- Tinter at his wedding in 1943
- Born: Bedrich Tintner 15 June 1912 Nový Jičín, Austria-Hungary
- Died: 19 March 2015 (aged 102)
- Spouse: Ruth Tintner

= Frederick Tintner =

Bedřich "Frederick" Tintner (15 June 1912 – 19 March 2015) was a Czech-British soldier. He escaped the Gestapo during the World War II and served in the British, Czech and Soviet armed forces. He took part in the Battle of the Dukla Pass.

==Family==
Tintner's parents, sister, and a brother, along with many other relatives, all were murdered in the Auschwitz concentration camp.
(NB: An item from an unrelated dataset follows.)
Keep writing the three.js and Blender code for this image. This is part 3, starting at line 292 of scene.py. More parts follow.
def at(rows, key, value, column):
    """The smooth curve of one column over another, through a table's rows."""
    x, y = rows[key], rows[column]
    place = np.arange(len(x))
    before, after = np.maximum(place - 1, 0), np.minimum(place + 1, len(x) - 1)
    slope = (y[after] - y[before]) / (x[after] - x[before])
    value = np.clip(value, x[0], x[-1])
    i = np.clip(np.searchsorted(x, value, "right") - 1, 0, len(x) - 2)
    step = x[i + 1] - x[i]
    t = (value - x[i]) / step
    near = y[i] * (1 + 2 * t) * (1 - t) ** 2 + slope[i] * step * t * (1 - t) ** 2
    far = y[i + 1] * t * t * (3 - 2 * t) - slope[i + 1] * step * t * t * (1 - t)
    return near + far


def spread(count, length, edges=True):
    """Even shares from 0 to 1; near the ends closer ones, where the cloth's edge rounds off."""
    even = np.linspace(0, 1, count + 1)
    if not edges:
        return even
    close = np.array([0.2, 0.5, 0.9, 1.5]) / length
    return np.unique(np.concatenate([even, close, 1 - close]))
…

Tintner married a woman named Ruth in Norwich on 27 February 1943. After the war, Tintner and his family settled in Denham, England, where he started a textile import business. He became a British citizen in 1948. He died on 19 March 2015 at the age of 102.

== Military career ==
In September 1944 Soviet forces began a campaign to take over Czechoslovakia from the Germans. Serving in the 1st Czechoslovak Army Corps (Commanded by General and future president of Czechoslovakia Ludvík Svoboda); and fought in the Battle of Dukla Pass. By October of the same year, Tintner became in charge of the 1st Bn Czechoslovak Brigade.